モダニズム建築の巨匠「前川國男」設計の「弘前市立病院」に入院しているのであったが、その頃の私はインテリアは好きだったが建築には疎かった。私にとっては、エアコンが効かない、只々暑く寝苦しい病室であった。
同室に4名いる入院患者は、皆人生の先輩で、おそらく二人の方は「癌」を患っていたようだった。
ちょうど「弘前ねぷた」の七日日(なぬかび)。
病室の窓の外に、日中の日差しを浴びた色彩鮮やかな扇が並んでいた。
その年のねぷた囃子は、病室から聴くせつない響きとなった。
しばらくして、私は退院した。
その頃はインターネットなどもやっていなかったので、自分の病気のことなど詳しく調べることもなかったのだが、たまたま店に来た仲の良いお客様と「この夏の出来事」を話した。
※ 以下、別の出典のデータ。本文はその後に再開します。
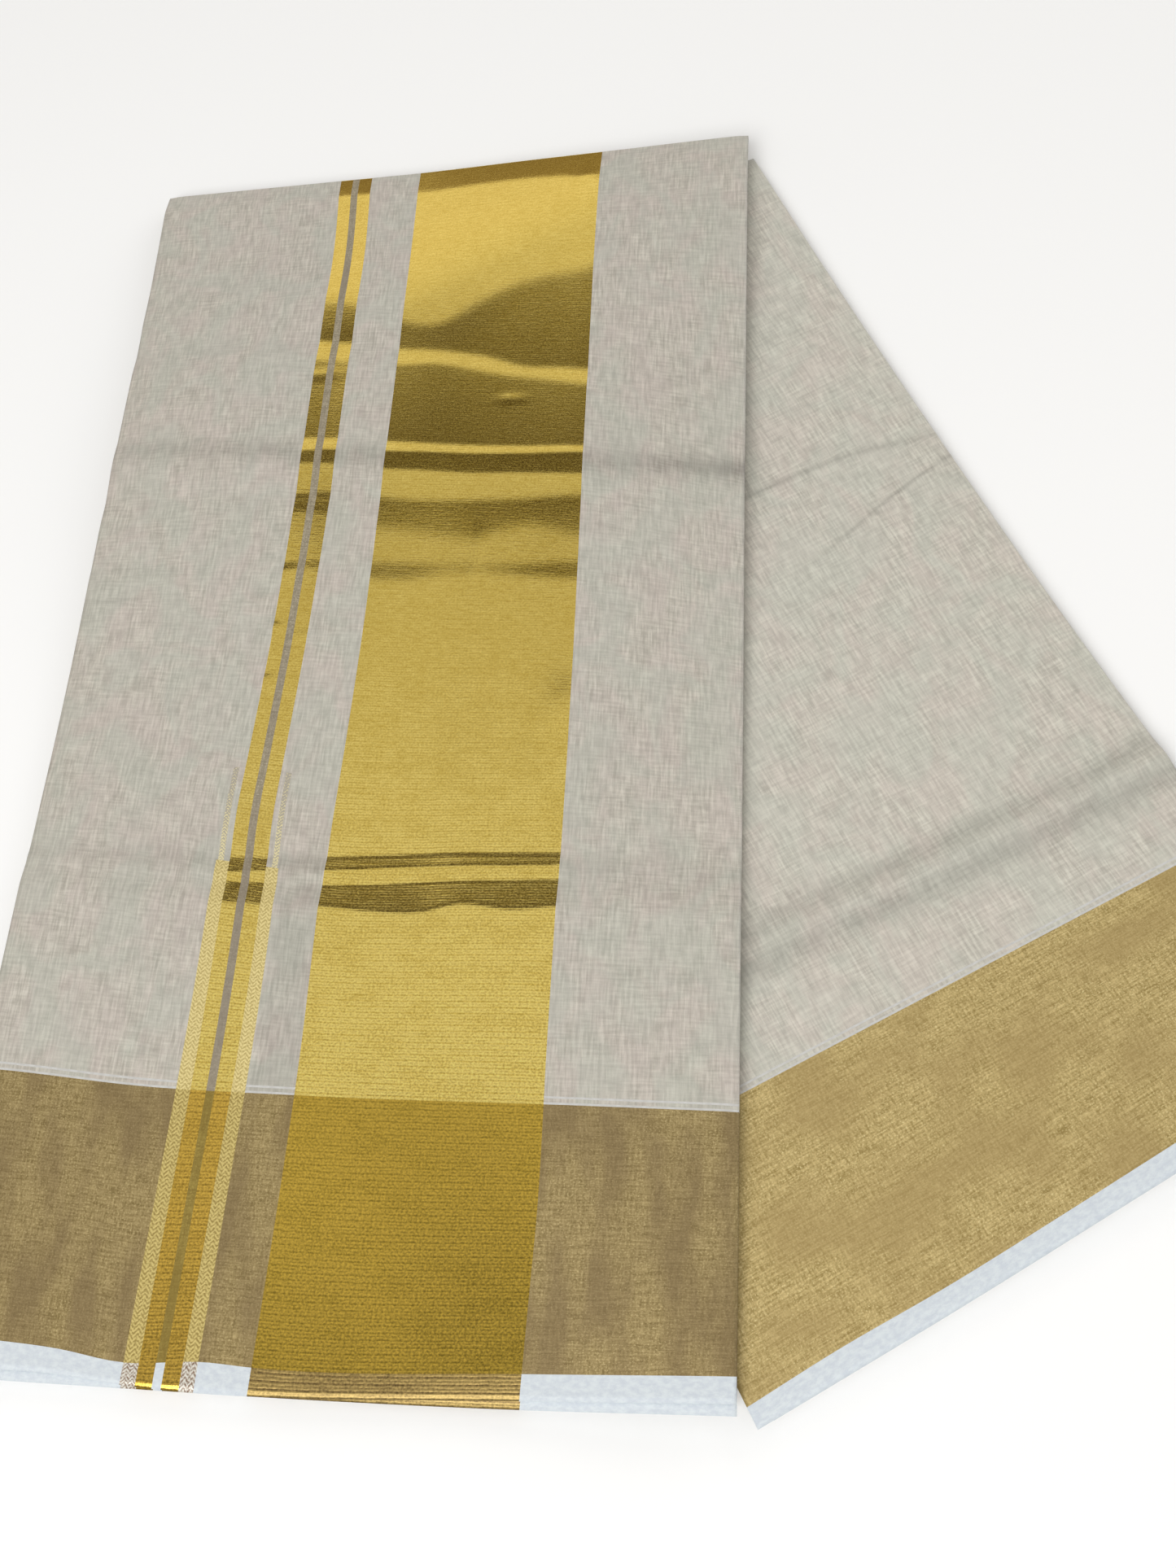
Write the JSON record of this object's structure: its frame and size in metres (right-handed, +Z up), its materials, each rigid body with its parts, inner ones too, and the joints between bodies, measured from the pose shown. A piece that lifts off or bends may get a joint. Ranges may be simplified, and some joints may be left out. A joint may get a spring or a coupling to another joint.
{
  "type": "folded kasavu saree",
  "caption": "Long woven tissue cloth folded into a flat stack, its gold-striped end panel on top and the panels below it turned out like a fan to show the woven border.",
  "frame": {"origin": "on the surface that the folded saree rests on, under the middle of the whole", "axes": "+Z up out of the surface; +Y across the saree's width, from the selvedges to the fold at the top; +X along the saree's length, towards the fanned panels"},
  "size_m": [0.5246, 0.5816, 0.0135],
  "materials": {
    "tissue_cloth": "sheer cotton tissue with metallic gold stripes and border, soft sheen",
    "folded_layers": "the same cotton tissue, folded edges"
  },
  "bodies": {
    "root": {"pallu_stretch": "tissue_cloth", "pallu_folds": "folded_layers", "fan_stretch": "tissue_cloth", "fan_folds": "folded_layers"}
  },
  "joints": []
}
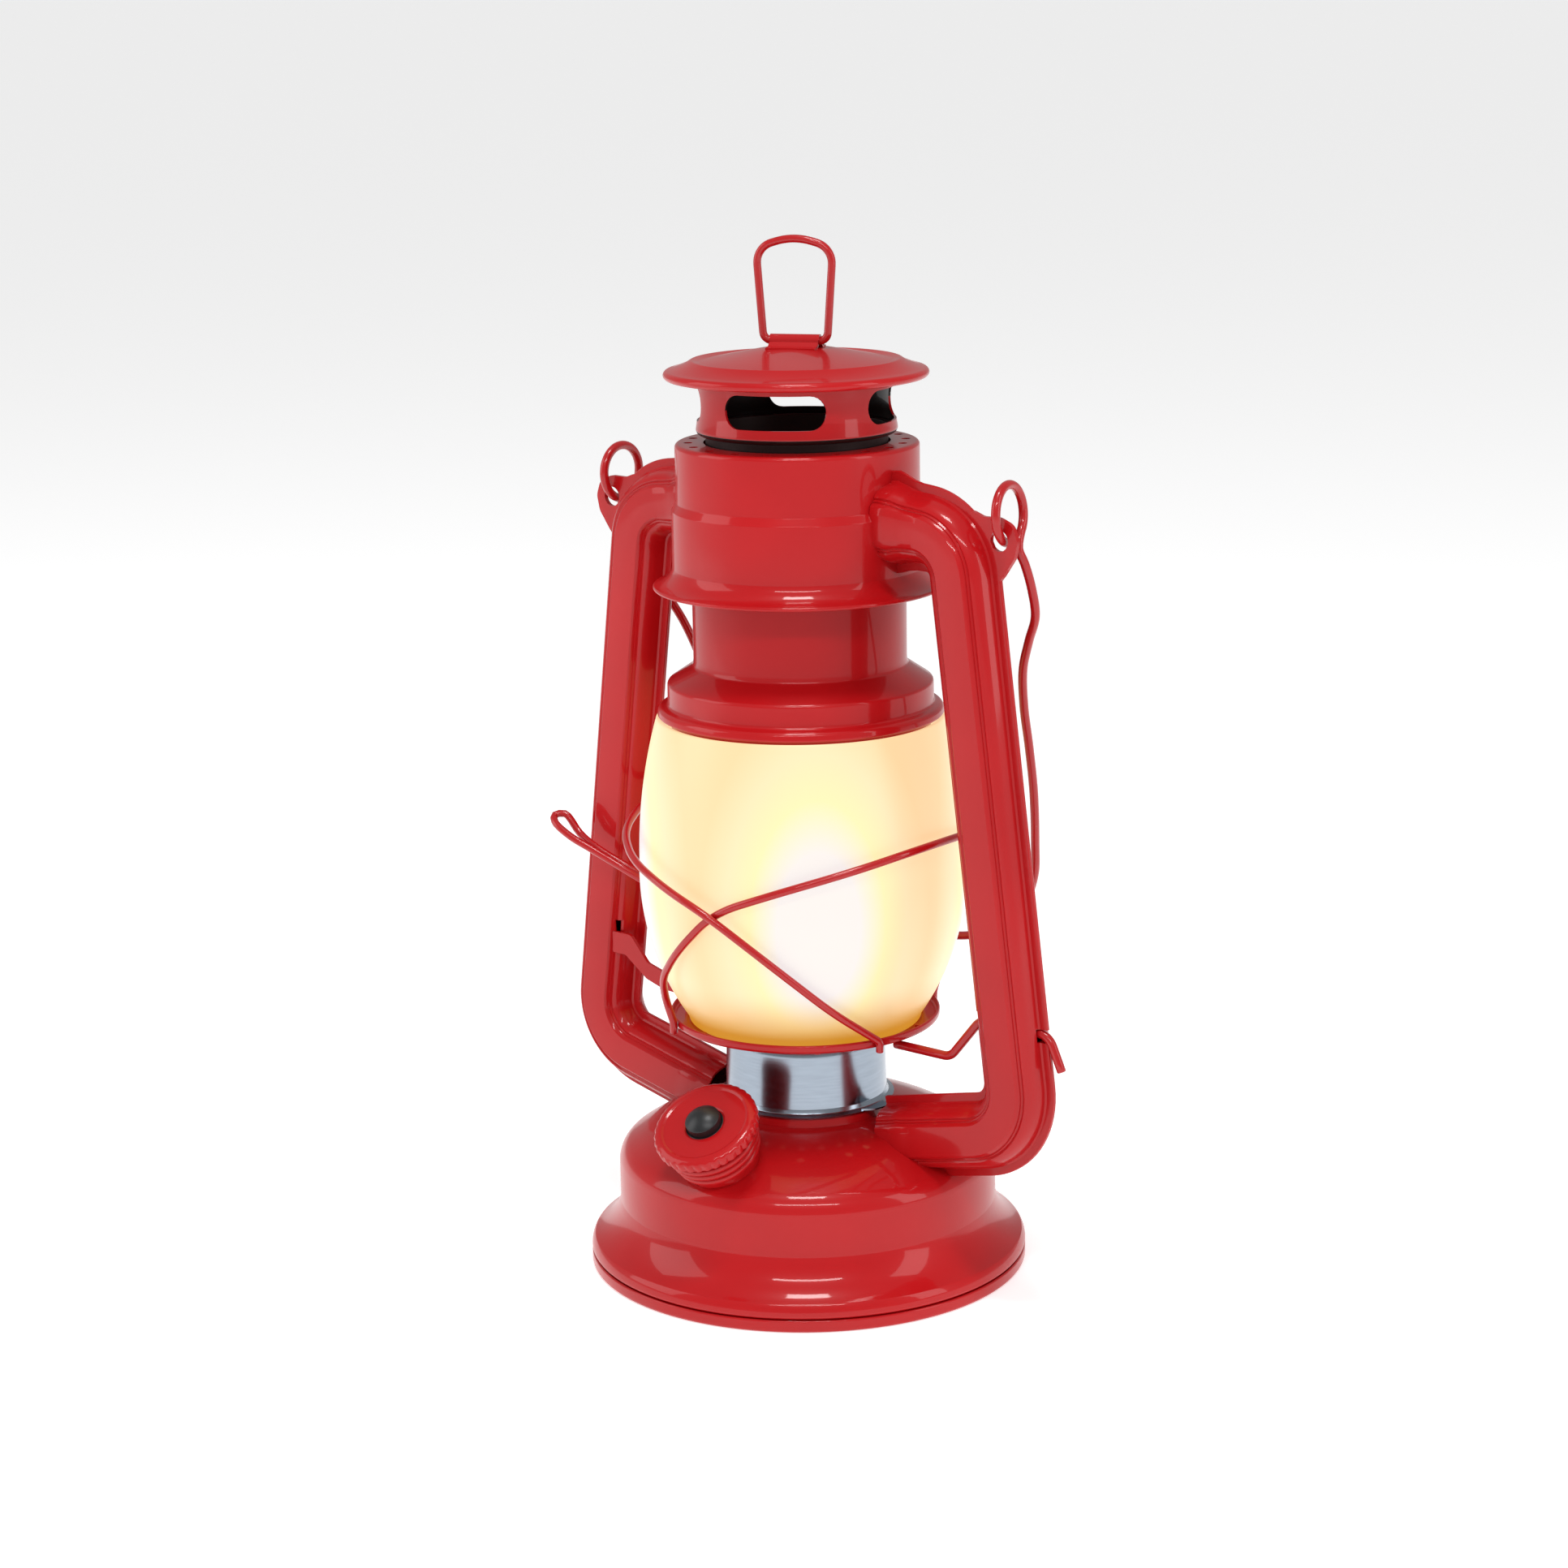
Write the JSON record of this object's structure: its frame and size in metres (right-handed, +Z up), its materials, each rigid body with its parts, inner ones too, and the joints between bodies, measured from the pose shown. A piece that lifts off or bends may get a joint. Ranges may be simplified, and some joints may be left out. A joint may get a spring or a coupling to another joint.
{
  "type": "hurricane lantern",
  "caption": "Battery lantern in the form of a red hurricane oil lamp, with side tubes, a lifting crown, a frosted globe in a crossed wire guard, and a swinging bail.",
  "frame": {"origin": "middle of the base ring, on the surface the lantern stands on", "axes": "+Z up; the side tubes lie along X, and the filler cap is at -Y"},
  "size_m": [0.1634, 0.1145, 0.2667],
  "materials": {
    "red_paint": "gloss",
    "plated_collar": "satin",
    "dark_ring": "satin",
    "frosted_glass": "frosted",
    "black_plastic": "satin",
    "white_plastic": "satin",
    "board": "satin",
    "lamp_lens": "gloss",
    "lead_insulation": "satin",
    "spring_steel": "satin",
    "cell_sleeve": "gloss"
  },
  "bodies": {
    "frame": {"base_pan": "red_paint", "fount_shell": "red_paint", "filler_cap": "red_paint", "filler_neck": "red_paint", "left_tube_front": "red_paint", "left_tube_back": "red_paint", "right_tube_front": "red_paint", "right_tube_back": "red_paint", "hood_shell": "red_paint", "burner_collar": "plated_collar", "burner_ring": "dark_ring", "switch_body": "black_plastic", "battery_box": "black_plastic", "led_post": "white_plastic", "led_board": "board", "led_lamps": "lamp_lens", "led_leads": "lead_insulation", "switch_leads": "lead_insulation", "chimney_spring": "spring_steel", "contact_springs": "spring_steel", "contact_plates": "spring_steel", "battery_cells": "cell_sleeve"},
    "globe_carrier": {"globe": "frosted_glass", "globe_plate": "red_paint", "guard_wire_a": "red_paint", "guard_wire_b": "red_paint", "thumb_loop": "red_paint", "plate_arm": "red_paint"},
    "crown": {"chimney_bell": "red_paint", "crown_neck": "red_paint", "vent_ring": "red_paint", "vent_lid": "red_paint", "lid_tab": "red_paint"},
    "loop": {"lid_loop": "red_paint"},
    "lever": {"lift_lever": "red_paint"},
    "bail": {"bail": "red_paint"},
    "button": {"power_button": "black_plastic"},
    "cover": {"battery_cover": "black_plastic"}
  },
  "joints": [
    {"name": "globe_lift", "type": "slide", "parent": "frame", "child": "globe_carrier", "axis": [0, 0, 1], "range_m": [0, 0.003]},
    {"name": "lever_rock", "type": "hinge", "parent": "frame", "child": "lever", "pos_m": [0.068, 0, 0.0745], "axis": [0, 1, 0], "range_deg": [0, 4.6]},
    {"name": "crown_lift", "type": "slide", "parent": "globe_carrier", "child": "crown", "axis": [0, 0, 1], "range_m": [0, 0.008], "stiffness_N_per_m": 250, "springref_m": -0.01, "deforming": ["chimney_spring"]},
    {"name": "bail_swing", "type": "hinge", "parent": "frame", "child": "bail", "pos_m": [0, 0.0035, 0.20206], "axis": [1, 0, 0], "range_deg": [0, 280]},
    {"name": "loop_fold", "type": "hinge", "parent": "crown", "child": "loop", "pos_m": [0, 0, 0.2404], "axis": [0.9135, 0.4067, 0], "range_deg": [-80, 80]},
    {"name": "button_press", "type": "slide", "parent": "frame", "child": "button", "axis": [-0.0569, 0.5417, -0.8387], "range_m": [0, 0.0013], "stiffness_N_per_m": 1500, "springref_m": -0.0004},
    {"name": "cover_twist", "type": "hinge", "parent": "frame", "child": "cover", "pos_m": [0, 0, 0.001], "axis": [0, 0, 1], "range_deg": [0, 30]}
  ],
  "couplings": [
    {"joint": "lever_rock", "follows": "globe_lift", "rad_per_m": 26.316}
  ]
}
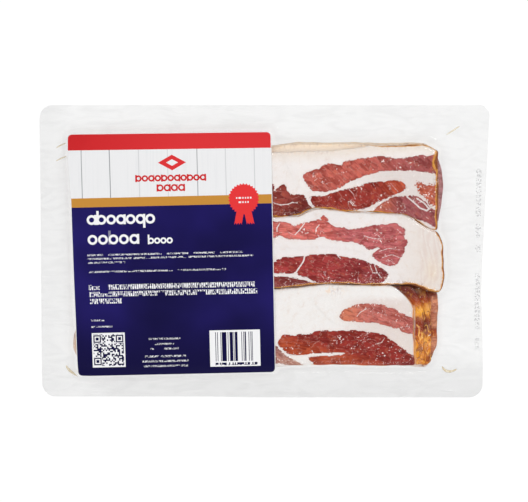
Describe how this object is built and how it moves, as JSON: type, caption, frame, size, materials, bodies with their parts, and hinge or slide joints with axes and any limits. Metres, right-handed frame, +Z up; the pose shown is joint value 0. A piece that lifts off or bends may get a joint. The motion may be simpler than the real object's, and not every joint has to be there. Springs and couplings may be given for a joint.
{
  "type": "bacon pack",
  "caption": "Clear vacuum pouch of streaky bacon lying flat: rows of lapped rashers sealed in film, with a printed label over one half.",
  "frame": {"origin": "on the surface the pack lies on, under the middle of the pouch", "axes": "+X along the rashers, away from the label; +Y across the rows, towards the top of the label; +Z up, out of the label's printed face"},
  "size_m": [0.29, 0.19, 0.0158],
  "materials": {
    "clear_film": "clear glossy vacuum-pouch film, faintly grey, with fine ripples and creases",
    "bacon": "moist cured pork: creamy white fat with dull red lean, fine marbling and a golden smoked edge",
    "printed_label": "satin printed self-adhesive label: red band, white boards, gold line and navy field"
  },
  "bodies": {
    "root": {"pouch": "clear_film", "rashers_upper_row": "bacon", "rashers_middle_row": "bacon", "rashers_lower_row": "bacon", "label": "printed_label"}
  },
  "joints": []
}
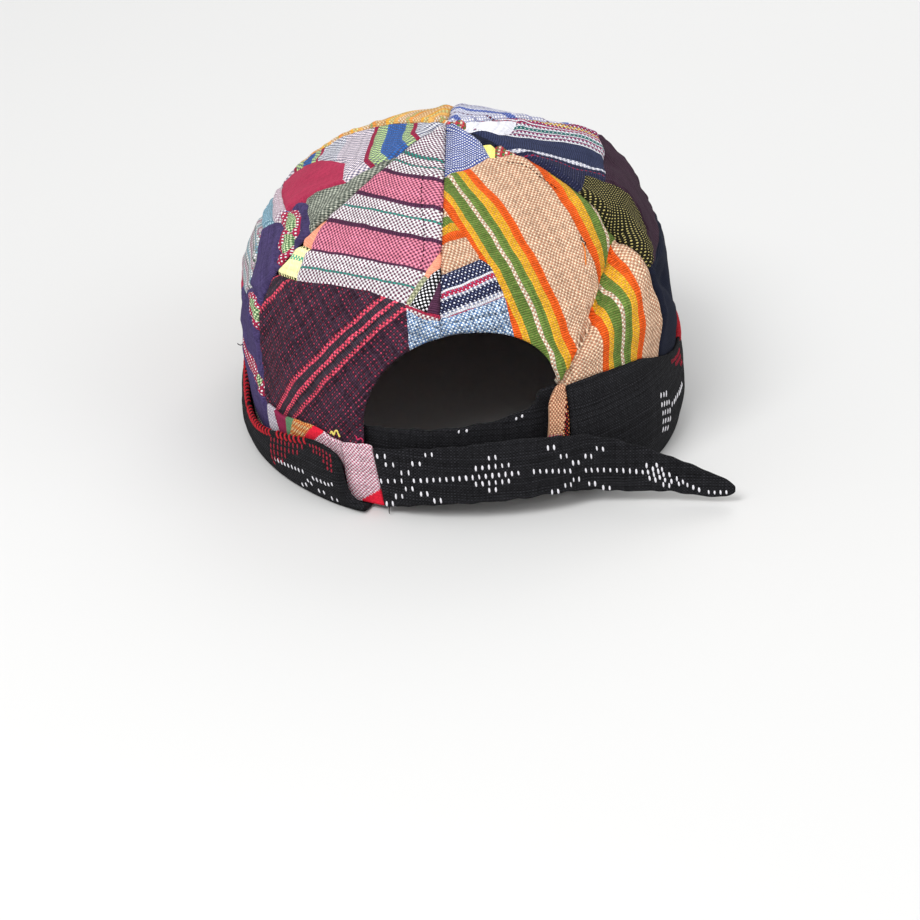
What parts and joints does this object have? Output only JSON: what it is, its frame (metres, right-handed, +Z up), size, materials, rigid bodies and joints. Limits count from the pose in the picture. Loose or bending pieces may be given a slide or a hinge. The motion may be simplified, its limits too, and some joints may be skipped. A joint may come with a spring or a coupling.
{
  "type": "patchwork skullcap",
  "caption": "Soft brimless skullcap with a patchwork panel crown, a turned-up cuff and an adjustable strap across an arched back opening.",
  "frame": {"origin": "middle of the underside of the whole cap, on the surface that it rests on", "axes": "+Y points the way the wearer faces, +X to the wearer's right, +Z up; the opening and straps are at -Y"},
  "size_m": [0.1902, 0.2088, 0.1177],
  "materials": {
    "patch_back_left": "handwoven cotton, plum, crimson, pink and white stripes",
    "patch_back_right": "handwoven cotton, peach and orange with green and yellow stripes",
    "patch_right": "handwoven cotton, navy, plum and olive with fine stripes",
    "patch_left": "handwoven cotton, purple, crimson, blue and grey green",
    "patch_front_left": "handwoven cotton, orange, yellow, green and navy stripes",
    "patch_front_right": "handwoven cotton, lavender, white and blue stripes",
    "black_cloth": "black handwoven cotton with white and red floats",
    "facing_cloth": "pieced handwoven cotton, pink check with red, orange and green ends",
    "hem_cloth": "peach handwoven cotton, folded edge"
  },
  "bodies": {
    "root": {"panel_back_left": "patch_back_left", "panel_left": "patch_left", "panel_front_left": "patch_front_left", "panel_front_right": "patch_front_right", "panel_right": "patch_right", "panel_back_right": "patch_back_right", "cuff": "black_cloth", "facing_left": "facing_cloth", "hem_fold_right": "hem_cloth", "strap_inner": "black_cloth", "strap_outer": "black_cloth"}
  },
  "joints": []
}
そして、医者を職業としている彼の口から、再び信じられない言葉を聞いた。
「憩室炎は手術じゃなく、薬で治療するのが普通だよ。細菌による感染症だから抗生物質を服用して安静にすれば、4〜5日で治るよ!」
「は?…それって…誤診?」
あのとき、
全身が痺れる注射を打たれ、お腹を切られ、健康な盲腸も取られ、流動食を食べながら、ねぷた囃子を聞いた、私は55歳になっていますが、まだ生きています。
この先、いつまで生きるかはわからない。明日ポックリいくかもしれないし、しぶとく90歳くらいまで生きてしまうかもしれない。
ただ、いつ「病気」になるかもしれない…からこそ「身体」もだが、まずは「心」を健全にしておかなければならない。
あのひと夏の経験を思い出し、「歌を口ずさみながら、カメラを背負い、岩木山までツーリング」を実現させるために、まずはロードバイクで減量する計画を立てよう。
いつものように、グビグビしながら。